Build is composed of a bunch of parts; a lexer, parser, preprocessor, processor, and post-processor to be exact. All these are part of what I call the builder (as in graph builder) which, you guessed it builds the build graph.
Lexer
Lexer is not really that sophisticated in terms of what I do with it, practically I've seen Rob's lexical scanning in go.
Parser
Parser get's all these tokens and turns then in to a function and some variables. A file's AST representation that looks like this
type File struct {
Path string
Funcs []###Func
Vars map[string]interface{}
}
PreProcessor
At this point in the lifecycle of a build file, we have a rudimentary AST so we can do things like check if we have duplicate load
functions in a file.
func processDupeLoad(f *ast.File) error {
seenFile := make(map[string]*ast.Func)
for _, function := range f.Funcs {
if function.Name != "load" {
continue
}
var fileName string
switch function.AnonParams[0].(type) {
case string:
fileName = function.AnonParams[0].(string)
default:
errorMessage := `load must always be in this form 'load("//foo/bar/FILE", "EXPORTED_VALUE_A", "EXPORTED_VALUE_B")'`
log.Fatal(errorMessage)
}
if before, seen := seenFile[fileName]; seen {
return fmt.Errorf("'load' function in file %s, loads from same file %s twice. try merging load functions on line %d and %d.",
filepath.Join(f.Path, function.File),
function.AnonParams[0].(string),
function.Line,
before.Line,
)
} else {
seenFile[fileName] = function
}
}
return nil
}
2016/01/09 17:34:18 error processing document: 'load' function in file /Users/sevki/Code/harvey/sys/src/libthread/BUILD, loads from same file //sys/src/FLAGS twice. try merging load functions on line 2 and 1.
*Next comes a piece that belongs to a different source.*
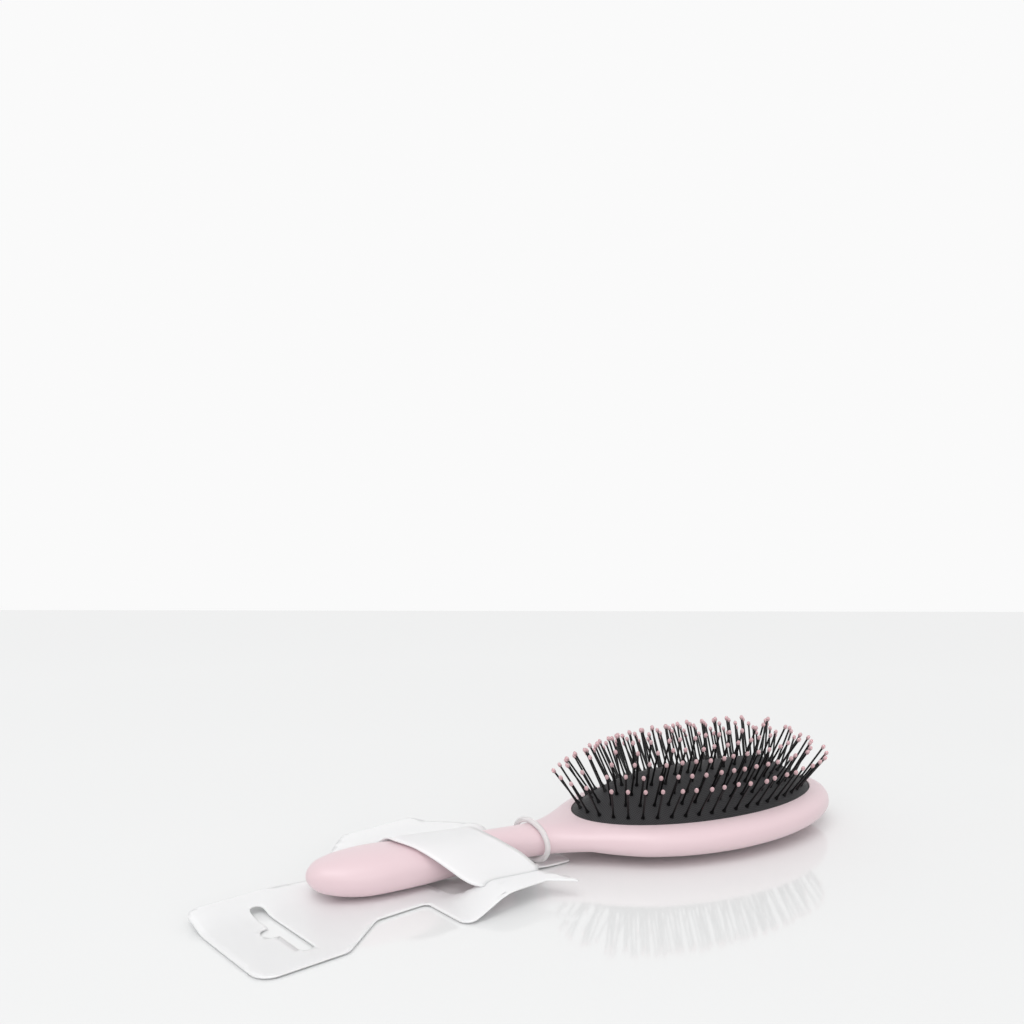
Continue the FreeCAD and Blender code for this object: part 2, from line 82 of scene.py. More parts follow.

We can also check for other stuff, like duplicate functions that describe the same target and so on.
Processor
At this stage we are still dealing with an AST, processor is what takes all the ast.Func
stuff and returns their respective graph objects.
There are two types of functions essentially, those who return and those that become build targets. Functions like glob
, load
, version
get processed right inside processor.
Caveat:Files that are added trough the
glob
function are an exception to the abosluting mechanism in the post processor.
All the non returning functions are then valmorphanize in to their respective target interfaces and that's how they will spend the rest of their lives.
PostProcessor
At this stage all the targets are in their go struct forms. Last two things build does is process the dependencies (which is a pretty straight forward thing to do targets that start with :
get the path attached to them) and processing the paths, which involves more work.
For instance the syn
target in harvey installs a x.tab.c
file, which rc
lists in it's srcs
field, but because it is also in the map of things that are installed from the syn
target the post processor doesn't absolute the path.
How is this ok? Doesn't build take hash of the files?
Yes, but a nodes hash is determined by it's dependencies so if the file that is produced by the target has changed, so should the hash of the dependency node and every other node that depends on it.